Both plaintiffs are employed by the Parmelee company, which has offices and a garage on the southeast corner of Monroe street and Racine avenue; plaintiffs, *193driving their respective autos to work at about 4 o’clock in the afternoon of July 15, 1937, parked their cars at the curb, facing west on the north side of Monroe street, which runs east and west, and about 50 feet west of Racine avenue, which runs north and south; Pearlman’s car was in front of and west of Lancaster’s car; the brakes were set on plaintiffs’ cars.

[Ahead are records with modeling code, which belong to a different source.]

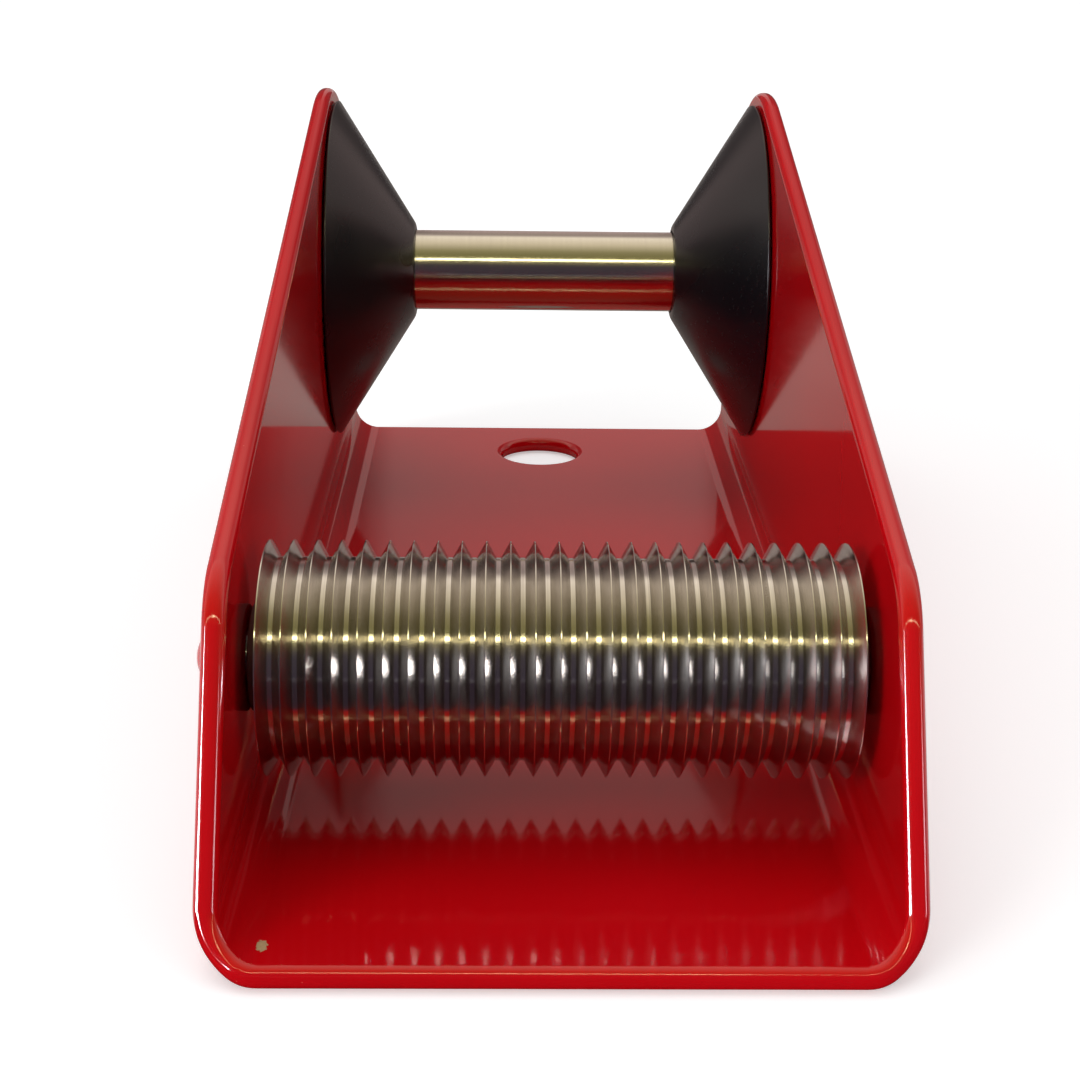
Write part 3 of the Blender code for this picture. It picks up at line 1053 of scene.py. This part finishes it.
    def build(self, material: Material) -> Object:
        """Grow the roller from its tree and put its place in its mesh.

        Args:
            material: The roller's material.

        Returns:
            The roller as a plain mesh.
        """
        roller = new_object("ring_groove_roller", bmesh.new())
        tree, keys = self.tree(material)
        grown = roller.modifiers.new("Ring grooves", "NODES")
        grown.node_group = tree
        half = self.span.high.x
        values = {
            "Half Length": half, "Pitch": self.pitch, "Crest Radius": self.span.radius,
            "Root Radius": self.span.radius - self.depth, "Crest Flat": self.crest_flat,
            "Root Flat": self.root_flat, "Bore Radius": self.bore_radius, "Nick": self.nick,
            "Grooves": int((2 * half - self.crest_flat) / self.pitch), "Steps": self.steps,
        }
        for name, value in values.items():
            grown[keys[name]] = value
        settle(roller)
        roller.data.transform(Matrix.Translation((0.0, *self.span.axis)))
        work = bmesh.new()
        work.from_mesh(roller.data)
        bmesh.ops.recalc_face_normals(work, faces=work.faces)
        work.to_mesh(roller.data)
        work.free()
        smooth(roller, self.sharp_angle)
        return roller


# Turned pieces


@dataclass
class TurnedPiece:
    """A piece turned about X from the corners of its closed profile."""

    name: str
    corners: Sequence[Corner]
    axis: Point
    steps: int = 128
    arc_step: float = math.radians(15.0)
    sharp_angle: float = math.radians(28.0)

    @classmethod
    def ring(
        cls, name: str, span: Span, bore: float, edge: float, axis: Point, steps: int
    ) -> "TurnedPiece":
        """Fit a plain ring to a node's box.

        Args:
            name: The ring's name.
            span: The node's box.
            bore: The hole's radius.
            edge: The rounding of all four edges.
            axis: The axis as (y, z).
            steps: The number of steps round the axis.

        Returns:
            The ring, not yet built.
        """
        inner, outer = span.low.x, span.high.x
        places = ((outer, span.radius), (inner, span.radius), (inner, bore), (outer, bore))
        return cls(name, [(x, radius, edge) for x, radius in places], axis, steps)

    def build(self) -> Object:
        """Turn the profile and shade it.

        Returns:
            The piece as a plain mesh.
        """
        profile = rounded_outline(self.corners, self.arc_step)
        y, z = self.axis
        work = bmesh.new()
        rings = []
        for step in range(self.steps):
            angle = math.tau * step / self.steps
            rings.append([
                work.verts.new((x, y + r * math.cos(angle), z + r * math.sin(angle)))
                for x, r in profile
            ])
        for here, there in zip(rings, rings[1:] + rings[:1]):
            for index, (_, radius) in enumerate(profile):
                following = (index + 1) % len(profile)
                if radius == 0.0 and profile[following][1] == 0.0:
                    continue
                work.faces.new((here[index], here[following], there[following], there[index]))
        bmesh.ops.dissolve_degenerate(work, edges=work.edges, dist=SEAM)
        piece = new_object(self.name, work)
        smooth(piece, self.sharp_angle)
        return piece


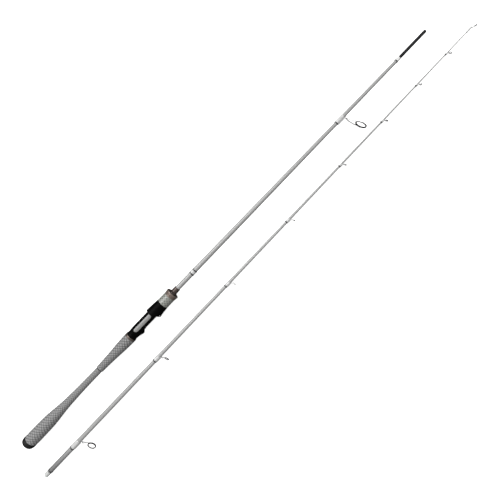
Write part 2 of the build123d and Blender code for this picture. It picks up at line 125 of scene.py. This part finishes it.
# ---------------------------------------------------------------- meshes made here
def sleeve(name, section, stations, around, outer, inner, fields=()):
    """A closed sleeve about a section's axis. outer(station, turn) is its radius, inner(station) its bore.
    Each field is (name, function of station and turn), stored on the vertices for the material."""
    vertices, faces = [], []
    values = {field: [] for field, _ in fields}

    def ring(station, radius):
        for step in range(around):
            turn = step / around
            distance = radius(turn)
            angle = tau * turn
            vertices.append(section @ Vector((station, distance * cos(angle), distance * sin(angle))))
            for field, value in fields:
                values[field].append(value(station, turn))

    ring(stations[0], lambda turn: inner(stations[0]))
    for station in stations:
        ring(station, lambda turn: outer(station, turn))
    ring(stations[-1], lambda turn: inner(stations[-1]))
    rings = len(stations) + 2
    for low in range(rings):
        high = (low + 1) % rings
        for step in range(around):
            following = (step + 1) % around
            faces.append((low * around + step, low * around + following,
                          high * around + following, high * around + step))
    mesh = bpy.data.meshes.new(name)
    mesh.from_pydata(vertices, [], faces)
    for field, _ in fields:
        layer = mesh.attributes.new(field, "FLOAT", "POINT")
        layer.data.foreach_set("value", values[field])
    mesh.shade_smooth()
    mesh.set_sharp_from_angle(angle=radians(50))
    piece = bpy.data.objects.new(name, mesh)
    bpy.context.scene.collection.objects.link(piece)
    return piece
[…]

Lancaster had crossed Monroe street and was just stepping into the Parmelee company’s place of business when he heard a loud crash and ran out to see what had happened; he saw defendant lumber company’s truck pushed up against the back end of his car; he also saw a Ford on the southwest corner that had been wrecked; he then had a conversation with defendant Denton, who expressed regret that the accident happened and explained it by saying: “My motor died and I got hydraulic brakes on my truck and when the motor dies I have no brakes.” Another employee of the Parmelee company, working in the garage, heard the crash and his testimony as to what he saw is substantially the same as plaintiff Lancaster’s. He also testified as to the expressions of regret and explanation made by defendant Denton that his truck had run into Lancaster’s car. Plaintiff Pearlman testified to parking his car at the north curb of Monroe street with the brakes set; that he immediately went to work but knew nothing about the accident until his car had been removed.

No evidence, except as to the extent of the damage to Lancaster’s car, was introduced on behalf of the defendants.

We are of the opinion that the verdict of the jury was produced by improper instructions. It was improper to give so many instructions defining and explaining the preponderance or greater weight of the evidence. The substantial facts were not disputed and, in fact, were admitted by the affidavits of defense.

The court also improperly instructed the jury that *194the mere fact that there was a collision and plaintiffs ’ automobiles were damaged does not of itself entitle them to recover against the defendants. ° The jury was in fact told that unless the plaintiffs could prove by a preponderance of the evidence which of the defendants was to blame they could not recover, and also were instructed that if the jury believed that the defendants did nothing to cause the damage in question the verdict should be not guilty. The court repeatedly and at length instructed the jury to the effect that there was no evidence on which to predicate a verdict of guilty as to the defendants.

While it is a general rule that the mere happening of an accident, together with the exercise of ordinary care by the plaintiff, does not, alone, raise the presumption of negligence, yet, as pointed out in Barnes v. Danville St. Ry. & Light Co., 235 Ill. 566, 573, the presumption of negligence does arise where the accident is shown to proceed from an act of such a character that when due care is taken in its performance no injury ordinarily results from it, or where it is caused by the mismanagement of a thing over which the defendant has control. The opinion cites cases supporting the proposition that, where an accident happened under certain circumstances where ordinarily no accident would happen, this will amount to a presumption of the defendant’s negligence. The law presumes that the usual and ordinary thing will occur, and where a vehicle runs into another vehicle which is safely parked at the side of the road, the accident is of such a nature that it would not occur where due care had been used. It is reasonable to assume that it is chargeable to some want of care on the part of the driver of the vehicle causing the damage. This was the view taken in Howlett v. Randol (Mo. App.), 39 S. W. (2d) 463; Waite v. Boutross, 225 Mo. App. 724, 39 S. W. (2d) 454; Slappey v. Schiller, 116 Cal. App. 274, 2 P. (2d) 577; Becker v. Mattel (La. App.), 165 *195So. 474; Bryne v. Great Atlantic & Pacific Tea Co., 269 Mass. 130; Griffith v. V. A. Simrell & Son Co., 304 Pa. 165, and Davis v. Brown, 92 Cal. App. 20, considering similar facts. This applies to the facts in this case. The truck was under the exclusive control of the driver Denton. If run as usual, no accident would have happened.

There is no defense in this case. Either one or both of the defendants are guilty. The only question for the jury to decide is, which one of the defendants is guilty, or both, and the amount of the damages. Plaintiffs have been damaged in their property and should be paid the amount of their damages.

The case should have been submitted to the jury under proper instructions, as we have indicated. For the error in this respect the judgment is reversed and the cause remanded.

Reversed and remanded.

Matchett, P. J., and O’Connor, J., concur.